Su Liqing, vice president of the All-China Federation of Trade Unions (ACFTU), addressed a closing ceremony of a trade union seminar that China is preparing for the construction of the college, which belongs to the Organization of African Trade Union Unity (OATUU), a regional non-governmental organization.


"China would like to conduct various cooperation with the OATUU and trade unions in each country through the college, "Su told some 30 African trade union leaders, who were invited here by the ACFTU and the Ministry of Commerce to discuss on economic globalization and China-Africa cooperation.


The seminar, one of the exchanging programs between China and African trade unions, were considered "a very good chance to observe and understand China" by the African trade union leaders, most of whom are in China for the first time.

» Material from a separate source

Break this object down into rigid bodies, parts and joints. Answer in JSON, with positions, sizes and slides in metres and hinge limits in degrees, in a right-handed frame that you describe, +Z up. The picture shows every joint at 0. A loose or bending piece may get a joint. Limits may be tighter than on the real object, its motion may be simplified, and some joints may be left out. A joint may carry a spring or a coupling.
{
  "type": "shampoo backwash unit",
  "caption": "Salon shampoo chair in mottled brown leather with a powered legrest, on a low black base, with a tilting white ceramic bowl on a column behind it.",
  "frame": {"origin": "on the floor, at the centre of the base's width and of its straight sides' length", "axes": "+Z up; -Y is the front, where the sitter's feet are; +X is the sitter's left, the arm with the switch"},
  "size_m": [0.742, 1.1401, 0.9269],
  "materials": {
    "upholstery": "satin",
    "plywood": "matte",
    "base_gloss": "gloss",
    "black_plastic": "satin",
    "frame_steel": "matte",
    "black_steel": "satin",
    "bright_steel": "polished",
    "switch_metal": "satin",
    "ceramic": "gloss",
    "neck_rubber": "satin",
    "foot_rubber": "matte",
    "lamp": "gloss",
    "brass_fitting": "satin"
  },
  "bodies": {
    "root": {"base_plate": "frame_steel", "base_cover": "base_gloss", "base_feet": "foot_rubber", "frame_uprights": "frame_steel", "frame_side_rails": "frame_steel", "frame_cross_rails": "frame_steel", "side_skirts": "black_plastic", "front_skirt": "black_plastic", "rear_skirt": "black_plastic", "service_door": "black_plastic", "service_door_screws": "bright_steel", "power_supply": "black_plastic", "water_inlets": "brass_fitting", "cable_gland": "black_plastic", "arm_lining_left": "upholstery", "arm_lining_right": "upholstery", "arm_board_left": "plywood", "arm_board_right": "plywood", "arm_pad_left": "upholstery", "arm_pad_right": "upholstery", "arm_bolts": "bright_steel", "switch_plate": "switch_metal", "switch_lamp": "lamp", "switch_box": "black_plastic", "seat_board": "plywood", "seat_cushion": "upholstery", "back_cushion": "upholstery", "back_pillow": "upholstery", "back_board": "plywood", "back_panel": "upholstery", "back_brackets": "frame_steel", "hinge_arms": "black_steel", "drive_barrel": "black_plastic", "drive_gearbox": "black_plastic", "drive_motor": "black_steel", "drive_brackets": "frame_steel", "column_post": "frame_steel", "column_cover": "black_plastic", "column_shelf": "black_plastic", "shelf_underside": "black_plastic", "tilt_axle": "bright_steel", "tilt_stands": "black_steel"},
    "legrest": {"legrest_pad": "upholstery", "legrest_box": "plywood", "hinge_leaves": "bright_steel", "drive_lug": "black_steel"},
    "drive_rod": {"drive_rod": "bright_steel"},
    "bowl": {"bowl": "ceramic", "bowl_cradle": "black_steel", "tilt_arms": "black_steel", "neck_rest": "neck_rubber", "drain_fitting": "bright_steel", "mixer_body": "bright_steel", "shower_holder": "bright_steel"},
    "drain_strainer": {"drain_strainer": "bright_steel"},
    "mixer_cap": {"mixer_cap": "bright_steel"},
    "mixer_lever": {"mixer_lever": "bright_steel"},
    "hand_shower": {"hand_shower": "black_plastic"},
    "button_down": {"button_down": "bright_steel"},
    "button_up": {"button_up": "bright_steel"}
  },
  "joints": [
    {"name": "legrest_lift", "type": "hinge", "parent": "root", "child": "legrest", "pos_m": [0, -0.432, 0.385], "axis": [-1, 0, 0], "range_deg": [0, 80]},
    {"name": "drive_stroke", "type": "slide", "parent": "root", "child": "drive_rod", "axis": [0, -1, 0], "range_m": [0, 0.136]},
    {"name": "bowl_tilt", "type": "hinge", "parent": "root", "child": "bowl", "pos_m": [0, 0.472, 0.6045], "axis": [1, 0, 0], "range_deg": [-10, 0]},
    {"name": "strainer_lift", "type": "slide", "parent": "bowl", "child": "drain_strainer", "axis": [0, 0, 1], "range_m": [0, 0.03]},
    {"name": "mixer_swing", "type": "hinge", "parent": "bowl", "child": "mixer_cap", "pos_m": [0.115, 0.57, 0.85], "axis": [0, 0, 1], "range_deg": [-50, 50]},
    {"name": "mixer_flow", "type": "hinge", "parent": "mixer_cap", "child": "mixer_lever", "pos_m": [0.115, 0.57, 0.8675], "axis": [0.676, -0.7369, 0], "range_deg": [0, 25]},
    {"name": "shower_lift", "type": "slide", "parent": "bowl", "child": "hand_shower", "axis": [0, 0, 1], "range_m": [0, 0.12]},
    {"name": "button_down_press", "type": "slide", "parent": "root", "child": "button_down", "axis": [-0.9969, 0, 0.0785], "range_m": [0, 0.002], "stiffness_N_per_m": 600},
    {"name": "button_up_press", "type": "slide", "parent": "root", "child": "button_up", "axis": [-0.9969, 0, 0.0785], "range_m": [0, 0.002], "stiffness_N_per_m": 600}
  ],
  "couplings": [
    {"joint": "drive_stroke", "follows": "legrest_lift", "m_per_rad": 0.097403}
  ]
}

"What I have seen here is totally different from what I have learned from media reports before, and many things are wrongly depicted," said Mary Malate, president of the Federation of Unions of South Africa (FEDUSA).

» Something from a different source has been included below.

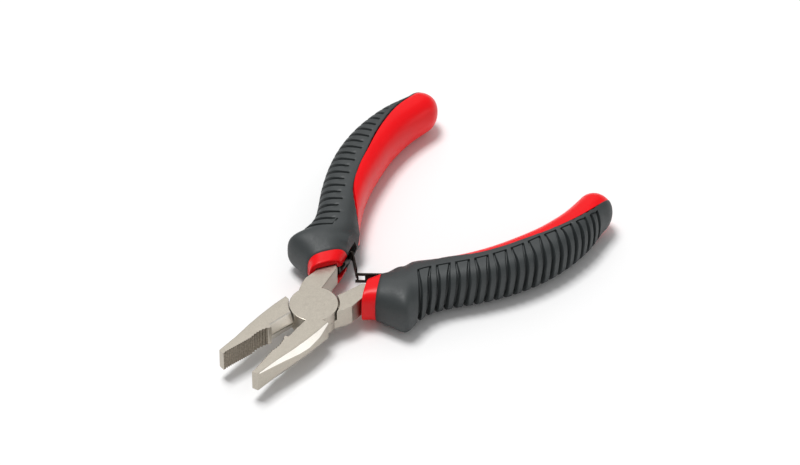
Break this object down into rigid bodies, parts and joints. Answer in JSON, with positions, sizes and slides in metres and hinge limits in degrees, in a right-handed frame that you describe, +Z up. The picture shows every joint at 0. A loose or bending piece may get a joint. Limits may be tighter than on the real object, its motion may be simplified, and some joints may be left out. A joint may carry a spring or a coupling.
{
  "type": "combination pliers",
  "caption": "Small combination pliers with flat serrated jaws, pipe grip and cutter, a flush lap joint, leaf return springs and ribbed two-part grips.",
  "frame": {"origin": "on the pivot axis, at the head's lower flat face", "axes": "+X from the pivot towards the handles, midway between them, +Y towards the upper half's handle, +Z up through the head's thickness along the pivot axis"},
  "size_m": [0.1221, 0.082, 0.0145],
  "materials": {
    "forged_steel": "satin nickel plated forging, ground bright on the cutter bevels",
    "spring_steel": "black oxide",
    "red_plastic": "smooth moulded polypropylene",
    "grey_rubber": "matte moulded thermoplastic rubber with cross ribs"
  },
  "bodies": {
    "upper_lever": {"upper_half": "forged_steel", "pivot_rivet": "forged_steel", "leaf_spring_tongue": "spring_steel", "upper_spring_rivet": "spring_steel", "upper_grip_core": "red_plastic", "upper_grip_overmould": "grey_rubber"},
    "lower_lever": {"lower_half": "forged_steel", "leaf_spring_fork": "spring_steel", "lower_spring_rivet": "spring_steel", "lower_grip_core": "red_plastic", "lower_grip_overmould": "grey_rubber"}
  },
  "joints": [
    {"name": "jaw_pivot", "type": "hinge", "parent": "upper_lever", "child": "lower_lever", "pos_m": [0, 0, 0.00325], "axis": [0, 0, -1], "range_deg": [-19, 8], "stiffness_Nm_per_rad": 0.9, "deforming": ["leaf_spring_tongue", "leaf_spring_fork"]}
  ]
}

The accusation of forced labor are not existed and the low social status of women are not true, as women can hold key positions in enterprises and women workers' rights are well-protected, said Malete.


Joseph Maqhekeni, president of National Council of Trade Unions (NACTU), expressed his views on the disputed influx of cheap Chinese commodities into South Africa.


Chinese commodities do have posed some threats to the local industry, but threats are not only from China, he said.


"If not import from China, retailers will also import large amount of products from other countries like India, Brazil to fill in the gap left by China."


He suggested the local industries in South Africa should improve their own capabilities could they cope with challenges from globalization.


President of Zambia Congress of Trade Unions (ZCTU) Leonard C. Hikaumba said the visit gave him a better understanding of China, showing him systemically-organized trade unions and close working relationship in different enterprises.


He said he and his colleagues would love to be ambassadors of the ACFTU and Chinese workers so as to convey a clear picture of China.


Besides five-day lectures and discussions in the Chinese capital, the two-week seminar also brought the African trade union leaders to state-owned enterprises in Northwest China's Shaanxi Province and private and foreign companies in the economic hub of Shanghai.